Technology is transforming how we think, work, learn and play. It is happening so fast and at an incredible pace compared to any point in human history. If we want our students to excel in the future, we must ensure they receive an education that prepares them for today’s world. With the right skills, they will be able to thrive no matter what challenges they face.
According to the World Economic Forum, “Higher degree of cognitive abilities will be needed for ample amount of occupations, such as problem-solving, Logical Thinking, creativity as part of their core skill set, which we need to imbibe at a very early level in our education system.
In 2055, half of the world’s current work activities will be automated, which means that the world will be drastically different from the one our schools and universities are designed. Formal education began around the First Industrial Revolution when early schools were less about improving children’s minds and producing a punctual, obedient workforce for the new factories. We see students increasingly taking ownership of their learning now that information is widely available. The teacher provides mentorship and context along the way, but the student is more in the driver’s seat than ever before.
Knowledge at Fingertip
We are in a world where readily searchable knowledge at our fingertips is available; we do not need to memorize facts anymore. Nevertheless, we will need to learn new skills to help us manage the powerful tools at our disposal. We need to know how to elucidate search results, critically assess the quality and integrity of information, and make ethical judgments about using it. To come up with solutions to the world’s complex problems, we need to think creatively.

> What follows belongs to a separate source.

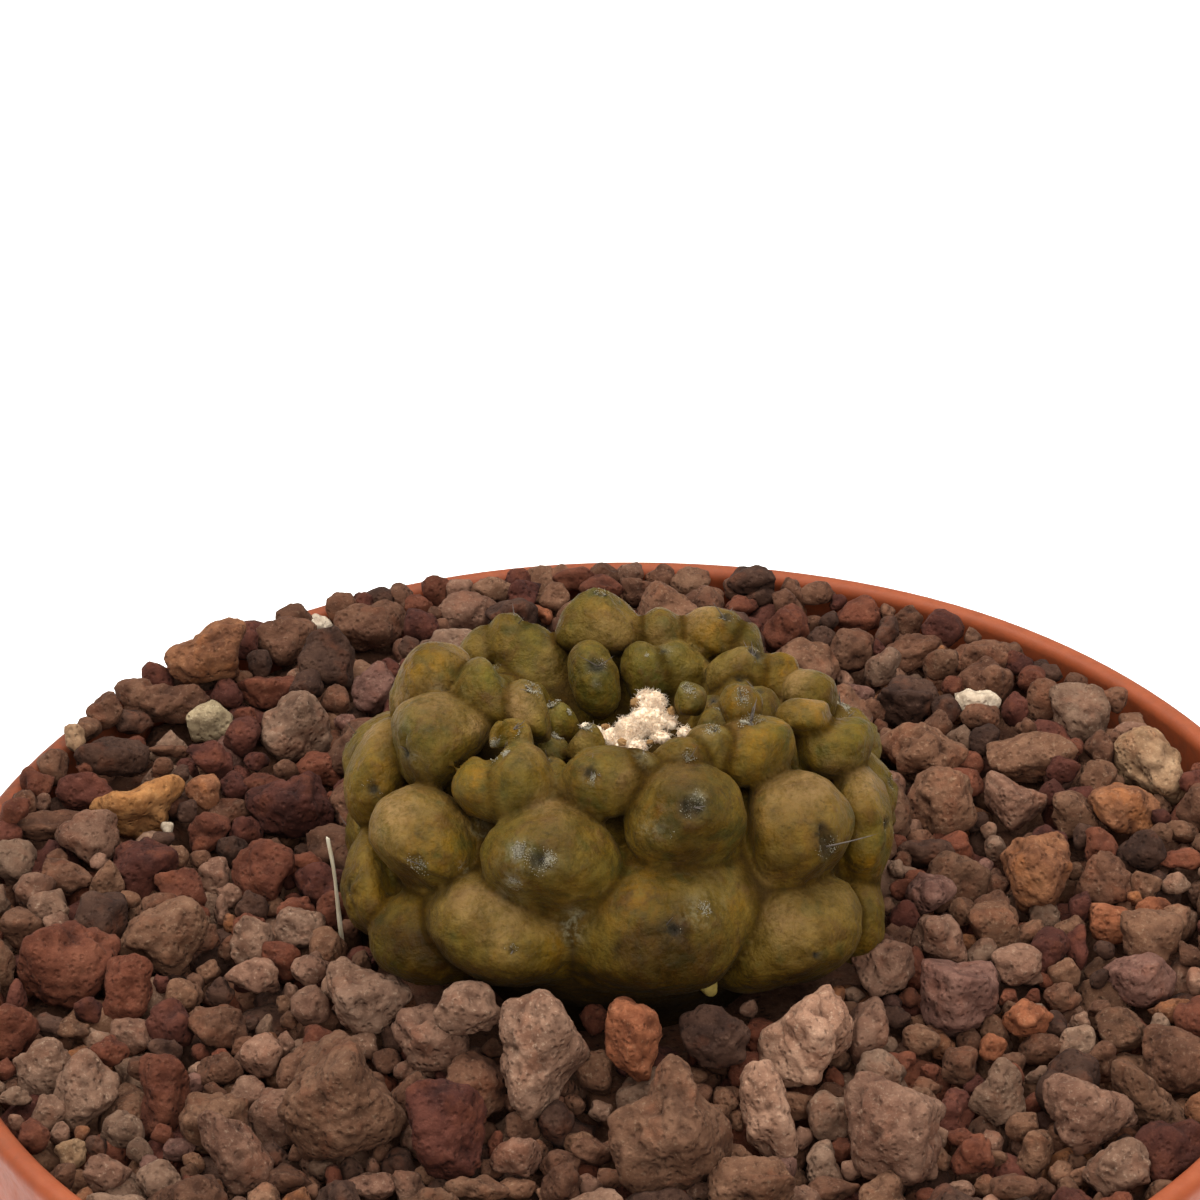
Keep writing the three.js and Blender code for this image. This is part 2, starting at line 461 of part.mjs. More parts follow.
function gravelBed() {
  const pts = [];
  const ringsCount = Math.round(31 / BED_SPACING);
  const top = [];
  for (let k = 0; k <= ringsCount; k++) {
    const n = k === 0 ? 1 : (k === ringsCount ? POT_SEGMENTS : Math.max(6, Math.round((Math.PI * 2 * 31 * k / ringsCount) / BED_SPACING)));
    const ring = [];
    for (let i = 0; i < n; i++) {
      const a = ((i + (k % 2 && k !== ringsCount ? 0.5 : 0)) / n) * Math.PI * 2;
      const rimR = bedInside(POT_HEIGHT - 3) * (k === ringsCount ? 1 : 1);
      const r = rimR * k / ringsCount;
      const x = r * Math.cos(a), y = r * Math.sin(a);
      ring.push({ a, id: pts.length });
      pts.push([x, y, k === ringsCount ? POT_HEIGHT + Math.min(Math.max(bedLevel(x, y) - 0.9, -3.6), -1.2) : Math.min(bedTop(x, y), POT_HEIGHT + 2.4)]);
    }
    top.push(ring);
  }
  const tri = [];
  for (let k = 0; k < ringsCount; k++) {   // stitch neighbouring rings by angle
    const A = top[k], B = top[k + 1];
    if (A.length === 1) {
      for (let j = 0; j < B.length; j++) tri.push(A[0].id, B[j].id, B[(j + 1) % B.length].id);
      continue;
    }
    let i = 0, j = 0;
    while (i < A.length || j < B.length) {
      const ai = A[i % A.length].a + (i >= A.length ? Math.PI * 2 : 0), bj = B[j % B.length].a + (j >= B.length ? Math.PI * 2 : 0);
      const an = A[(i + 1) % A.length].a + (i + 1 >= A.length ? Math.PI * 2 : 0), bn = B[(j + 1) % B.length].a + (j + 1 >= B.length ? Math.PI * 2 : 0);
      if (j < B.length && (i >= A.length || bn <= an)) { tri.push(A[i % A.length].id, B[j % B.length].id, B[(j + 1) % B.length].id); j++; }
      else { tri.push(A[i % A.length].id, B[j % B.length].id, A[(i + 1) % A.length].id); i++; }
    }
  }
  let above = top[ringsCount].map((v) => v.id);
  for (const z of [STEP_Z + 1.1, STEP_Z - 1.1, FOOT_DEPTH + FLOOR_THICKNESS + GAP + 1.0]) {
    const below = [];
    for (let i = 0; i < POT_SEGMENTS; i++) {
      const a = (i / POT_SEGMENTS) * Math.PI * 2, r = bedInside(z);
      below.push(pts.length);
      pts.push([r * Math.cos(a), r * Math.sin(a), z]);
    }
    for (let i = 0; i < POT_SEGMENTS; i++) {
      const j = (i + 1) % POT_SEGMENTS;
      tri.push(above[i], below[i], below[j], above[i], below[j], above[j]);
    }
    above = below;
  }
  const foot = [];
  for (let i = 0; i < POT_SEGMENTS; i++) {
    const a = (i / POT_SEGMENTS) * Math.PI * 2, r = BASE_RADIUS - WALL - 0.7 - GAP;
    foot.push(pts.length);
    pts.push([r * Math.cos(a), r * Math.sin(a), FOOT_DEPTH + FLOOR_THICKNESS + GAP]);
  }
  const middle = pts.length;
  pts.push([0, 0, FOOT_DEPTH + FLOOR_THICKNESS + GAP]);
  for (let i = 0; i < POT_SEGMENTS; i++) {
    const j = (i + 1) % POT_SEGMENTS;
    tri.push(above[i], foot[i], foot[j], above[i], foot[j], above[j], foot[i], middle, foot[j]);
  }
  const g = new THREE.BufferGeometry();
  g.setAttribute('position', new THREE.BufferAttribute(new Float32Array(pts.flat()), 3));
  g.setIndex(tri);
  return solid(outward(g));
}
// a thin dry straw standing in the gravel beside the plant
const strawPath = new THREE.CatmullRomCurve3([
  new THREE.Vector3(-13.30, -0.60, POT_HEIGHT - 1.2), new THREE.Vector3(-13.40, -0.5, POT_HEIGHT + 0.9),
  new THREE.Vector3(-13.50, -0.4, POT_HEIGHT + 2.8), new THREE.Vector3(-13.70, -0.35, POT_HEIGHT + 4.6),
]);
function strawSolid(width, thickness, path) {
  const section = new THREE.Shape();
  for (let i = 0; i < 6; i++) {
    const a = (i / 6) * Math.PI * 2, x = width * Math.cos(a), y = thickness * Math.sin(a);
    if (i === 0) section.moveTo(x, y); else section.lineTo(x, y);
  }
  section.closePath();
  return solid(outward(new THREE.ExtrudeGeometry(section, { steps: 6, bevelEnabled: false, extrudePath: path })));
}
const strawRoomPath = new THREE.CatmullRomCurve3([new THREE.Vector3(-13.25, -0.63, POT_HEIGHT - 1.6), ...strawPath.points]);

const plantHole = plantBody(0.75, 6).add(taproot(GAP + 0.2, 14));
let bed = gravelBed().subtract(plantHole).subtract(strawSolid(0.16 + GAP, 0.13 + GAP, strawRoomPath));
for (const s of stones) {
  if (bed.intersect(s.body).volume() > 1e-6) bed = bed.subtract(s.room);
}
add('gravel_bed', geometryOf(largest(bed)), material([0.36, 0.25, 0.20], 0.95));

let whites = 0;
stones.forEach((s, i) => {
  const kind = s.row[5];
  const name = kind === 'white' ? `perlite_grain_${++whites}` : `lava_stone_${String(i + 1).padStart(2, '0')}`;
  add(name, geometryOf(s.body), material(KINDS[kind], 0.95));
});

// ----------------------------------------------------------- wool and straw
// the tuft of wool in the hollow of the crown
const wool = new THREE.IcosahedronGeometry(1, 1);
wool.scale(1.7, 2.2, 1.1);
wool.translate(0.95, 0.9, POT_HEIGHT + 9.4);
add('crown_wool', geometryOf(largest(solid(wool).subtract(plantRoom))), material([0.86, 0.80, 0.70], 0.95));

add('dry_straw', geometryOf(strawSolid(0.16, 0.13, strawPath)), material([0.85, 0.80, 0.66], 0.8));

export default group;
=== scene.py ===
# A small cactus, Copiapoa hypogaea, in a round plastic nursery pot of lava gravel.
import bpy
import math
import numpy as np
from mathutils import Matrix, Vector


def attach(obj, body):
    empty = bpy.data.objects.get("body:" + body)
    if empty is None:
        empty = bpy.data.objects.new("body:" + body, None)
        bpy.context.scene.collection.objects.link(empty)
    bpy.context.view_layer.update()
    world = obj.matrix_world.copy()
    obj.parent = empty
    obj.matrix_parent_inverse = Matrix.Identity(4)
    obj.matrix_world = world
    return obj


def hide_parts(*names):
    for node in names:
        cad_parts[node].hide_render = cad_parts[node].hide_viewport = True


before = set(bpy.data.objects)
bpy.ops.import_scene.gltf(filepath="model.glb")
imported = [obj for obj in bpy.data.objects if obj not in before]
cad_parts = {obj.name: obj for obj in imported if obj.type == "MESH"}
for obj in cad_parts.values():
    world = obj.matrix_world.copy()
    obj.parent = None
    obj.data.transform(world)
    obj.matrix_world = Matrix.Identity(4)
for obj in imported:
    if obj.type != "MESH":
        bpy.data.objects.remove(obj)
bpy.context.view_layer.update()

MM = 0.001
H = 56.0                       # rim height above the base, mm
PLANT_X, PLANT_Y = -0.3, 1.8   # the plant's axis, mm
F = np.float64


# ---------------------------------------------------------------- the camera
# The rim's ellipse gives the viewing angle: 34.6 degrees above the rim plane.
RIM_R = 32.5
CAM_DIST = 7.0 * RIM_R
EL = math.radians(34.61)
PITCH, YAW, ROLL = math.radians(30.95), math.radians(-0.25), math.radians(-1.35)
FOCAL = 4853.0                 # pixels in a 1200-pixel frame
CAM = np.array([0.0, -CAM_DIST * math.cos(EL), H + CAM_DIST * math.sin(EL)])
FWD = np.array([math.sin(YAW) * math.cos(PITCH), math.cos(YAW) * math.cos(PITCH), -math.sin(PITCH)])
_rt = np.array([math.cos(YAW), -math.sin(YAW), 0.0])
_up = np.cross(_rt, FWD)
RIGHT = math.cos(ROLL) * _rt + math.sin(ROLL) * _up
UP = -math.sin(ROLL) * _rt + math.cos(ROLL) * _up

cam_data = bpy.data.cameras.new("camera")
cam_data.sensor_width = 36.0
cam_data.sensor_fit = "HORIZONTAL"
cam_data.lens = 36.0 * FOCAL / 1200.0
cam_data.clip_start = 0.005
cam_data.clip_end = 20.0
cam = bpy.data.objects.new("camera", cam_data)
bpy.context.scene.collection.objects.link(cam)
m = Matrix.Identity(4)
for r in range(3):
    m[r][0], m[r][1], m[r][2], m[r][3] = RIGHT[r], UP[r], -FWD[r], CAM[r] * MM
cam.matrix_world = m
bpy.context.scene.camera = cam


def screen(P):
    """Where points (mm) fall in the 1200-pixel frame, and how many pixels a millimetre is there."""
    d = np.atleast_2d(P) - CAM
    z = d @ FWD
    return 600 + FOCAL * (d @ RIGHT) / z, 600 - FOCAL * (d @ UP) / z, FOCAL / z, z


# ------------------------------------------------------------ light and floor
scene = bpy.context.scene
scene.view_settings.view_transform = "Standard"
scene.view_settings.look = "None"
scene.view_settings.exposure = 0.0
scene.view_settings.gamma = 1.0
world = bpy.data.worlds.new("studio")
scene.world = world
world.use_nodes = True
wt = world.node_tree
bg = wt.nodes["Background"]
bg.inputs[1].default_value = 0.62
wc = wt.nodes.new("ShaderNodeTexCoord")
ws = wt.nodes.new("ShaderNodeSeparateXYZ")
wr = wt.nodes.new("ShaderNodeValToRGB")
wt.links.new(wc.outputs["Generated"], ws.inputs[0])
wt.links.new(ws.outputs["Z"], wr.inputs["Fac"])
wt.links.new(wr.outputs["Color"], bg.inputs[0])
wr.color_ramp.elements[0].position, wr.color_ramp.elements[0].color = 0.0, (0.46, 0.455, 0.45, 1)
wr.color_ramp.elements[1].position, wr.color_ramp.elements[1].color = 0.85, (1.0, 0.99, 0.975, 1)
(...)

In the future, education will be structured around Problem-Based Learning, seeking the engagement of the students curiosity rather than simply presenting them with the information. Instead of saying, ‘here is information for you to remember, one must say, ‘we have a problem to discuss, and then only students will get involved in that problem.
Motivated students are involved in something that means they are interested in unstructured information; only those with ways to engage in information get better outcomes. Learning is a social process that, with others, has better results.
That means we should be focusing on something other than the traditional curriculum.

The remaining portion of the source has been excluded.